Domingo, 18 de julio de 2010 | Hoy
Las crónicas de Clarice Lispector revelan los esfuerzos y dudas de una escritora que siempre intentó cuidar la palabra hasta los extremos del misterio y la timidez.
Por Mercedes Halfon
Clarice Lispector volvió a trabajar en algo parecido al periodismo por dinero. Desde los 19 años se había dedicado paralelamente a la literatura y al periodismo, actividades que se le volvieron difíciles por la vida nómade que llevó con su marido diplomático, pero que alrededor de 1960, cuando volvió del exterior separada y con dos hijos, le resultaron imprescindibles. Comenzó a publicar crónicas, entrevistas y cuentos en diversas revistas (Senhor, Manchete Fatos & fotos, entre otras), que luego llegarían a centralizarse en la mítica columna que publicó semanalmente en Jornal do Brasil entre 1967 y 1973. Una selección de este fragmentario y evanescente material fue compilado en Descubrimientos, volumen que viene a completar Revelación de un mundo, publicado aquí en 2005.

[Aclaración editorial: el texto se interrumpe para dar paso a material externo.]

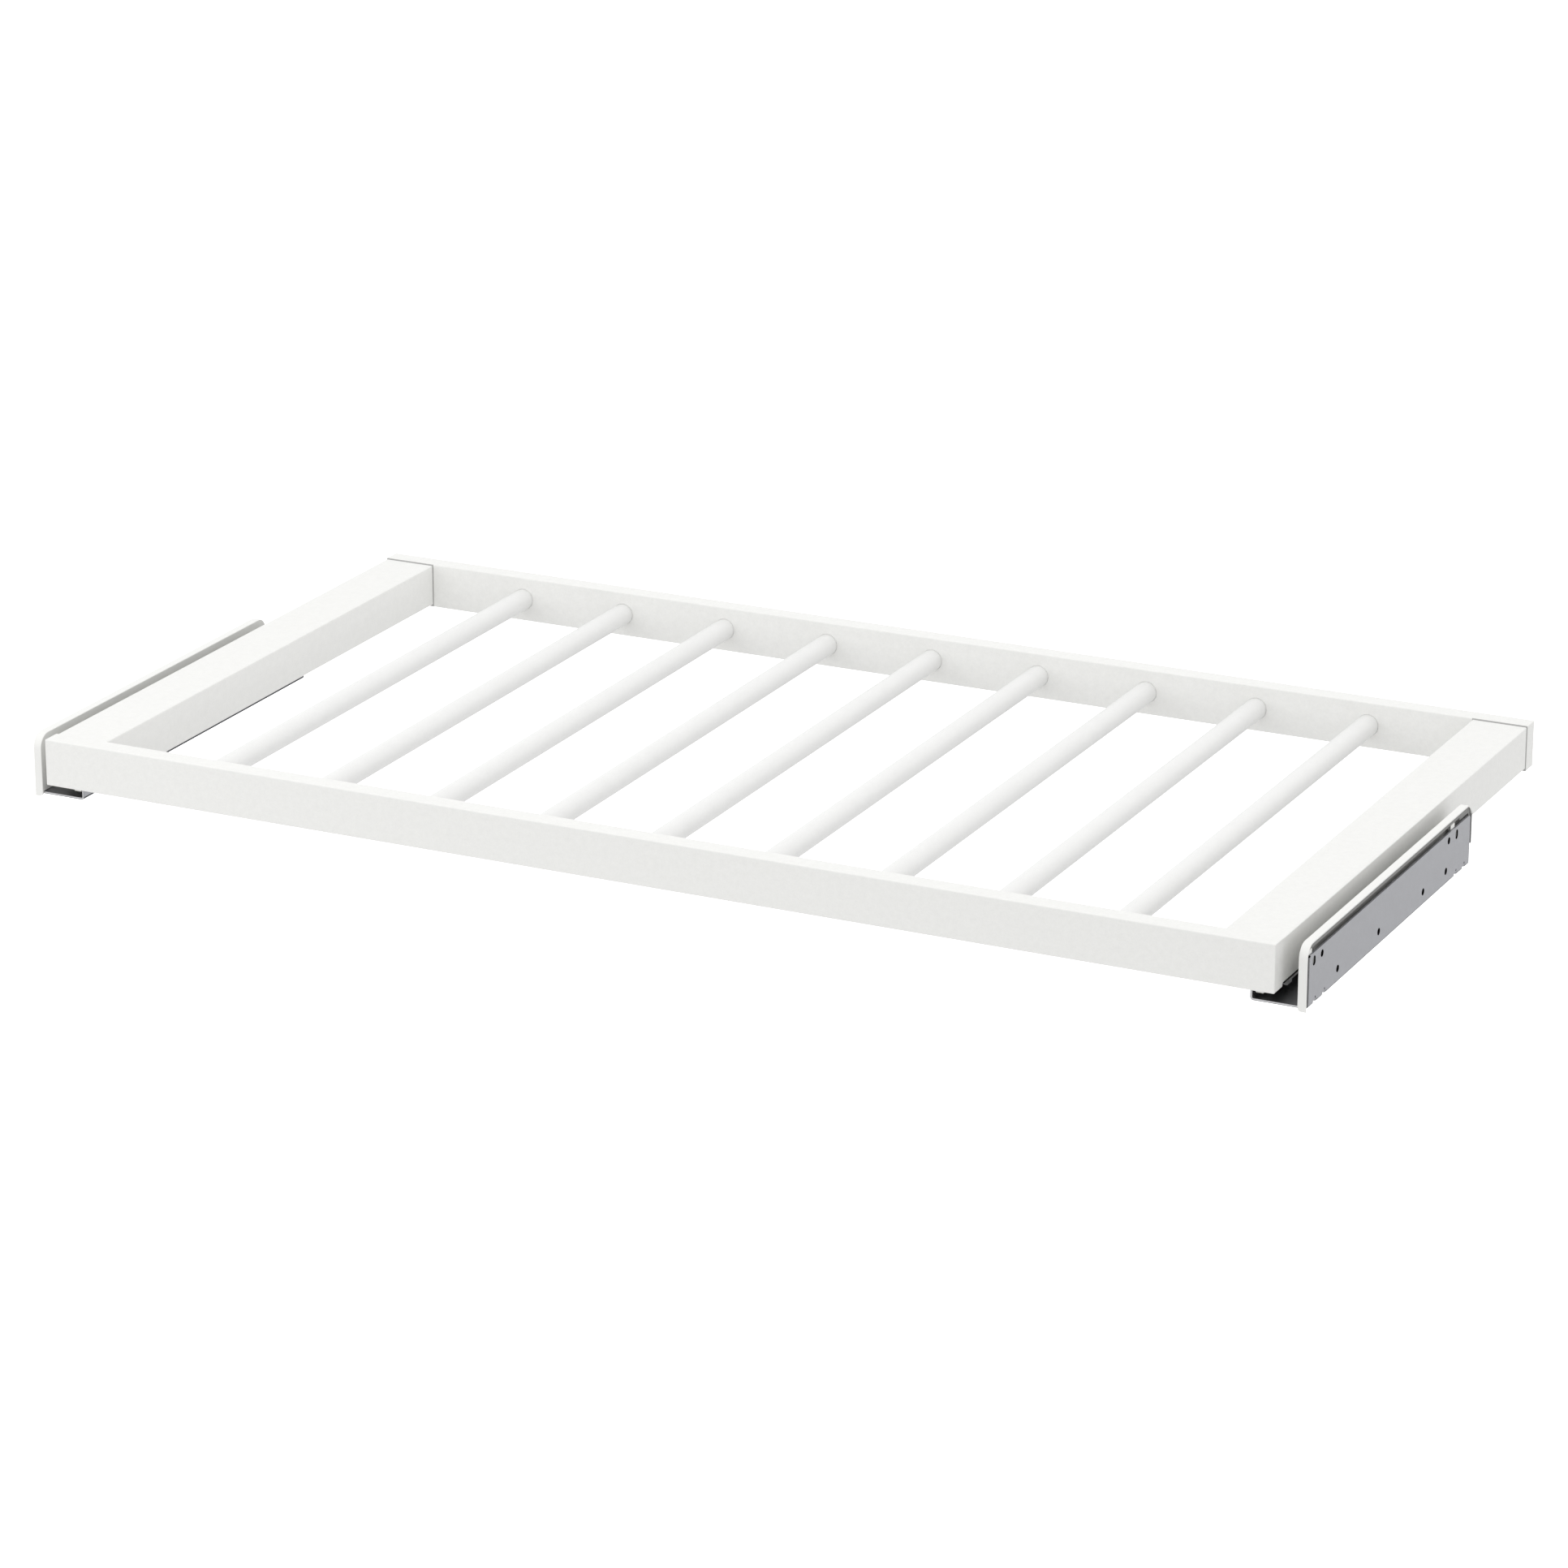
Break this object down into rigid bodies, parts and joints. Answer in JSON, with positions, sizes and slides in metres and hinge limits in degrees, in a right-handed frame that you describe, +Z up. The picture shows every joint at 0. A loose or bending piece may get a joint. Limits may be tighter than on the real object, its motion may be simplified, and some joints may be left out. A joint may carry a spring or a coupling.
{
  "type": "pull-out trouser rack",
  "caption": "White pull-out wardrobe rack: a flat frame of round hanging rods that slides forward on two side runners with clip-on covers.",
  "frame": {"origin": "midway between the wardrobe's side walls, midway along the frame's depth, level with the lowest edge of the runner covers", "axes": "+X to the right-hand side wall, +Y to the back of the wardrobe, +Z up; the rack is pushed in"},
  "size_m": [0.964, 0.5, 0.048],
  "materials": {
    "rail_foil": "white foil wrapped round board, satin",
    "rod_paint": "white powder coat, satin",
    "runner_steel": "zinc-plated rolled steel sheet",
    "cover_plastic": "white moulded plastic, fine matt texture",
    "guide_nylon": "natural white nylon",
    "roller_nylon": "natural white nylon",
    "cage_plastic": "black moulded plastic",
    "fastener_steel": "bright zinc plating",
    "beech": "bare fluted beech"
  },
  "bodies": {
    "fixed_rails": {"wall_member_left": "runner_steel", "wall_member_right": "runner_steel", "cover_left": "cover_plastic", "cover_right": "cover_plastic"},
    "frame": {"front_rail": "rail_foil", "back_rail": "rail_foil", "side_rail_left": "rail_foil", "side_rail_right": "rail_foil", "rod_1": "rod_paint", "rod_2": "rod_paint", "rod_3": "rod_paint", "rod_4": "rod_paint", "rod_5": "rod_paint", "rod_6": "rod_paint", "rod_7": "rod_paint", "rod_8": "rod_paint", "rod_9": "rod_paint", "frame_dowels": "beech", "cam_bolts": "fastener_steel", "cam_nuts": "fastener_steel", "drawer_member_left": "runner_steel", "front_guide_left": "guide_nylon", "rear_guide_left": "guide_nylon", "runner_screws_left": "fastener_steel", "drawer_member_right": "runner_steel", "front_guide_right": "guide_nylon", "rear_guide_right": "guide_nylon", "runner_screws_right": "fastener_steel"},
    "cage_left": {"roller_cage_left": "cage_plastic"},
    "roller_left_1": {"roller_left_1": "roller_nylon"},
    "roller_left_2": {"roller_left_2": "roller_nylon"},
    "roller_left_3": {"roller_left_3": "roller_nylon"},
    "cage_right": {"roller_cage_right": "cage_plastic"},
    "roller_right_1": {"roller_right_1": "roller_nylon"},
    "roller_right_2": {"roller_right_2": "roller_nylon"},
    "roller_right_3": {"roller_right_3": "roller_nylon"}
  },
  "joints": [
    {"name": "frame_slide", "type": "slide", "parent": "fixed_rails", "child": "frame", "axis": [0, -1, 0], "range_m": [0, 0.225]},
    {"name": "cage_slide_left", "type": "slide", "parent": "fixed_rails", "child": "cage_left", "axis": [0, -1, 0], "range_m": [0, 0.1125]},
    {"name": "roller_spin_left_1", "type": "hinge", "parent": "cage_left", "child": "roller_left_1", "pos_m": [-0.4583, -0.11, 0.00895], "axis": [1, 0, 0], "range_deg": [0, 1172]},
    {"name": "roller_spin_left_2", "type": "hinge", "parent": "cage_left", "child": "roller_left_2", "pos_m": [-0.4583, -0.082, 0.00895], "axis": [1, 0, 0], "range_deg": [0, 1172]},
    {"name": "roller_spin_left_3", "type": "hinge", "parent": "cage_left", "child": "roller_left_3", "pos_m": [-0.4583, -0.054, 0.00895], "axis": [1, 0, 0], "range_deg": [0, 1172]},
    {"name": "cage_slide_right", "type": "slide", "parent": "fixed_rails", "child": "cage_right", "axis": [0, -1, 0], "range_m": [0, 0.1125]},
    {"name": "roller_spin_right_1", "type": "hinge", "parent": "cage_right", "child": "roller_right_1", "pos_m": [0.4583, -0.11, 0.00895], "axis": [1, 0, 0], "range_deg": [0, 1172]},
    {"name": "roller_spin_right_2", "type": "hinge", "parent": "cage_right", "child": "roller_right_2", "pos_m": [0.4583, -0.082, 0.00895], "axis": [1, 0, 0], "range_deg": [0, 1172]},
    {"name": "roller_spin_right_3", "type": "hinge", "parent": "cage_right", "child": "roller_right_3", "pos_m": [0.4583, -0.054, 0.00895], "axis": [1, 0, 0], "range_deg": [0, 1172]}
  ],
  "couplings": [
    {"joint": "cage_slide_left", "follows": "frame_slide", "ratio": 0.5},
    {"joint": "roller_spin_left_1", "follows": "frame_slide", "rad_per_m": 90.909},
    {"joint": "roller_spin_left_2", "follows": "frame_slide", "rad_per_m": 90.909},
    {"joint": "roller_spin_left_3", "follows": "frame_slide", "rad_per_m": 90.909},
    {"joint": "cage_slide_right", "follows": "frame_slide", "ratio": 0.5},
    {"joint": "roller_spin_right_1", "follows": "frame_slide", "rad_per_m": 90.909},
    {"joint": "roller_spin_right_2", "follows": "frame_slide", "rad_per_m": 90.909},
    {"joint": "roller_spin_right_3", "follows": "frame_slide", "rad_per_m": 90.909}
  ]
}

Ambos libros echan luz sobre el costado menos estudiado de la producción de Lispector. Es que esta escritora siempre mantuvo con el oficio periodístico una relación compleja. Ella misma lo manifiesta ambiguamente en estas crónicas: “Es curiosa esta experiencia de escribir más liviano y para muchos, yo que escribía ‘mis cosas’ y para pocos. Está siendo agradable la sensación”, confiesa en un momento, pero en otro (del primer volumen, Revelaciones...): “Tengo miedo: escribir mucho y siempre puede corromper la palabra. Sería más protector vender o fabricar zapatos: la palabra quedaría intacta”.
Otra dualidad aparece en el contenido de las crónicas: muchas de ellas habían sido o serían cuentos de otros libros (particularmente de La legión extranjera y Felicidad clandestina) que la autora mezcló como cartas de una baraja sorprendente. La escritura autorreflexiva e híper subjetivizada de Lispector posibilita esta confusión de géneros crónica y cuento, de períodos distintos. La fragmentación se convierte en la cifra de la belleza de estas páginas por lo impredecible de su laxa multiplicidad. Se va de un tema a otro, de un género a otro, en textos que en los casos más extensos no superan las tres carillas. Por eso mismo es tan difícil definir el sentido de las crónicas de Clarice. Una neblina se interpone cada vez que se quiere recortar su especificidad, porque ¿qué son? Muchas cosas: agudas reflexiones esencialistas, aforismos, posicionamientos literarios, microrrelatos, opiniones políticas, triviales confesiones hogareñas o angustias incontestables.
Tal vez sea por estas contradicciones que Descubrimientos esté en estado de tensión, de interrogación permanente: “Esto es profundo, aunque no lo parezca”, aclara la autora, como si hiciera falta subrayar que a pesar del trazo rápido de las palabras estas no carecen de peso y profundidad. Otras veces duda menos de la potencia de sus reflexiones y se atreve a relacionar un corte de pelo con la libertad individual femenina, o directamente declarar lo que podría funcionar como eje de la voz de Lispector en estos textos: “Es tímidamente, audazmente, que oso hablar sobre el mundo”.
Se ha definido mil veces a Clarice Lispector como una escritora del misterio: una figura hermosa y huidiza de la que sólo se pueden predicar los ecos y fulgores de una escritura. Aunque más tenues que sus cuentos acabados y sus novelas, en estas crónicas Clarice se muestra más abierta, más legible que nunca. Es, sin duda, una entrada privilegiada para acercarse a su corazón salvaje.